After getting their reel, Cannonball selected bicoastal Stardust Studios, specialists in motion design, animation, VFX and live-action production, for several Ameristar casino spots. “They were relatively new at the time,” says Binnette. “The spots had a lot of multilayered, stylized effects and animation. We had a tight budget and timeframe, and the breadth of their reel helped convince us that Stardust could do the job.”

SS+K’s Lucas recalls getting a series of boards for a Song Airlines spot, which “could have been executed in a number of ways. We saw the reel from Buck in LA, and given the time and the budget they seemed the best choice. Their mix of live and CG with a lot of style and class fit the brand.” In fact, the combination of people shot against greenscreen and comped into stylized, photoreal environments has become Song’s signature look. “The client adored what Buck created, so Buck locked themselves into whatever came up next,” Lucas reports.
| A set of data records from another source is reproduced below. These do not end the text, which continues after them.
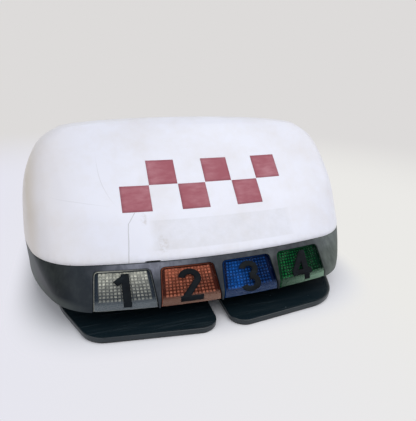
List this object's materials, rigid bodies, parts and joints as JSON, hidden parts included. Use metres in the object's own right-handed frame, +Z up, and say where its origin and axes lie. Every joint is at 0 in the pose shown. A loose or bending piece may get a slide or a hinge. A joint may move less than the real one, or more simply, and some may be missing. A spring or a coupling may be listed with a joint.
{
  "type": "taxi roof sign",
  "caption": "Free-standing taxi roof sign: an opal dome on a flared black skirt with coloured prismatic tariff lenses, on black foot plates.",
  "frame": {"origin": "centre of the sign on the surface it stands on, level with the undersides of the foot pads", "axes": "+X along the sign to the right as seen from the front, -Y towards the front, +Z up"},
  "size_m": [0.4498, 0.4044, 0.2115],
  "materials": {
    "opal_acrylic": "opal white acrylic, soft gloss, fine scratches",
    "gasket_rubber": "black rubber, dull",
    "skirt_plastic": "black moulded plastic, dull, scuffed grey",
    "floor_plastic": "black moulded plastic, dull",
    "gland_plastic": "black nylon, satin",
    "reflector_plastic": "white plastic, satin",
    "lens_clear": "clear prismatic acrylic, gloss",
    "lens_orange": "orange prismatic acrylic, gloss",
    "lens_blue": "blue prismatic acrylic, gloss",
    "lens_green": "green prismatic acrylic, gloss",
    "foot_plastic": "black plastic sheet, gloss",
    "foot_rubber": "black rubber sheet, dull",
    "riser_steel": "folded steel, black paint, satin",
    "band_film": "dark red self-adhesive film, satin",
    "number_film": "black self-adhesive film, satin"
  },
  "bodies": {
    "root": {"dome": "opal_acrylic", "seam_gasket": "gasket_rubber", "skirt": "skirt_plastic", "base_pan": "floor_plastic", "cable_gland": "gland_plastic", "reflector_front": "reflector_plastic", "reflector_rear": "reflector_plastic", "foot_plate_left": "foot_plastic", "foot_plate_right": "foot_plastic", "foot_pad_left": "foot_rubber", "foot_pad_right": "foot_rubber", "riser_left": "riser_steel", "riser_right": "riser_steel", "lens_clear_front": "lens_clear", "lens_clear_rear": "lens_clear", "lens_orange_front": "lens_orange", "lens_orange_rear": "lens_orange", "lens_blue_front": "lens_blue", "lens_blue_rear": "lens_blue", "lens_green_front": "lens_green", "lens_green_rear": "lens_green"}
  },
  "joints": []
}
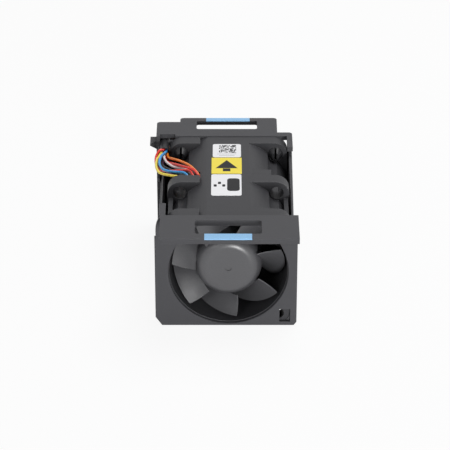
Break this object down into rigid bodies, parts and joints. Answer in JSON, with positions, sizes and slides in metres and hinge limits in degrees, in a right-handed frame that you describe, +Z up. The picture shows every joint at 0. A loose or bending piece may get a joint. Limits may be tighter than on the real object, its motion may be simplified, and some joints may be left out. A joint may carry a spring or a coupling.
{
  "type": "server fan module",
  "caption": "Hot-plug fan module: paired axial fans end to end in a black carrier with a slotted finger hood at each end and blue touch strips.",
  "frame": {"origin": "under the fan axis, at the inlet face of the front panel, on the plane that the module rests on", "axes": "+Y along the fan axis with the air flow from inlet to outlet, +Z up, +X to the right seen from the inlet"},
  "size_m": [0.049, 0.0852, 0.0403],
  "materials": {
    "carrier": "matte",
    "housing": "matte",
    "impeller": "satin",
    "touch_strip": "satin",
    "socket": "matte",
    "contact": "polished",
    "push_pin": "satin",
    "sleeve": "satin",
    "label_white": "matte",
    "label_yellow": "satin",
    "motor_steel": "satin",
    "shaft_steel": "polished",
    "magnet": "matte",
    "washer": "satin",
    "lamination": "satin",
    "winding": "gloss",
    "board": "satin",
    "lead_yellow": "satin",
    "lead_blue": "satin",
    "lead_red": "satin",
    "lead_purple": "satin",
    "lead_black": "satin",
    "lead_white": "satin",
    "lead_orange": "satin"
  },
  "bodies": {
    "module": {"front_panel": "carrier", "rear_panel": "carrier", "left_wall": "carrier", "right_wall": "carrier", "front_touch_strip": "touch_strip", "rear_touch_strip": "touch_strip", "socket_body": "socket", "socket_contacts": "contact", "push_pins": "push_pin", "cable_sleeve": "sleeve", "rear_label": "label_white", "middle_label": "label_yellow", "front_label": "label_white", "yellow_lead": "lead_yellow", "blue_lead": "lead_blue", "red_lead": "lead_red", "second_red_lead": "lead_red", "purple_lead": "lead_purple", "black_lead": "lead_black", "white_lead": "lead_white", "orange_lead": "lead_orange", "front_housing": "housing", "front_bearings": "shaft_steel", "front_stator_core": "lamination", "front_coils": "winding", "front_circuit_board": "board", "rear_housing": "housing", "rear_bearings": "shaft_steel", "rear_stator_core": "lamination", "rear_coils": "winding", "rear_circuit_board": "board"},
    "front_rotor": {"front_impeller": "impeller", "front_yoke": "motor_steel", "front_magnet": "magnet", "front_shaft": "shaft_steel", "front_shaft_clip": "washer", "front_spacer_washer": "washer"},
    "rear_rotor": {"rear_impeller": "impeller", "rear_yoke": "motor_steel", "rear_magnet": "magnet", "rear_shaft": "shaft_steel", "rear_shaft_clip": "washer", "rear_spacer_washer": "washer"}
  },
  "joints": [
    {"name": "front_rotor_spin", "type": "hinge", "parent": "module", "child": "front_rotor", "pos_m": [0, 0.0152, 0.02], "axis": [0, 1, 0], "continuous": true},
    {"name": "rear_rotor_spin", "type": "hinge", "parent": "module", "child": "rear_rotor", "pos_m": [0, 0.0432, 0.02], "axis": [0, -1, 0], "continuous": true}
  ]
}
When Ogilvy’s Curry and his team began working on Lenovo’s first TV spots for the ThinkPad brand, which required extensive photoreal VFX, they went to the online databases to look at recent credits with similar techniques. They narrowed down their search to a few companies with Venice, CA’s Motion Theory among them.

“I had their reel in my personal stack for a while and always wanted to work with them but it was my impression that they did mostly motion graphics,” says Curry. “But I saw two things on their most recent reel that were more heavily CG: a spot for an EA Sports videogame where a guy crawls out of a basketball player’s body and a music video for Beck with very stylized, photoreal effects.

“They were the proof points I needed,” he declares. “It wasn’t until I saw these projects on their reel that I reassured myself that Motion Theory could do what was appropriate for Lenovo. As much as I liked Motion Theory, they wouldn’t have been top of mind for these spots” without the confirmation of the spots on the reel.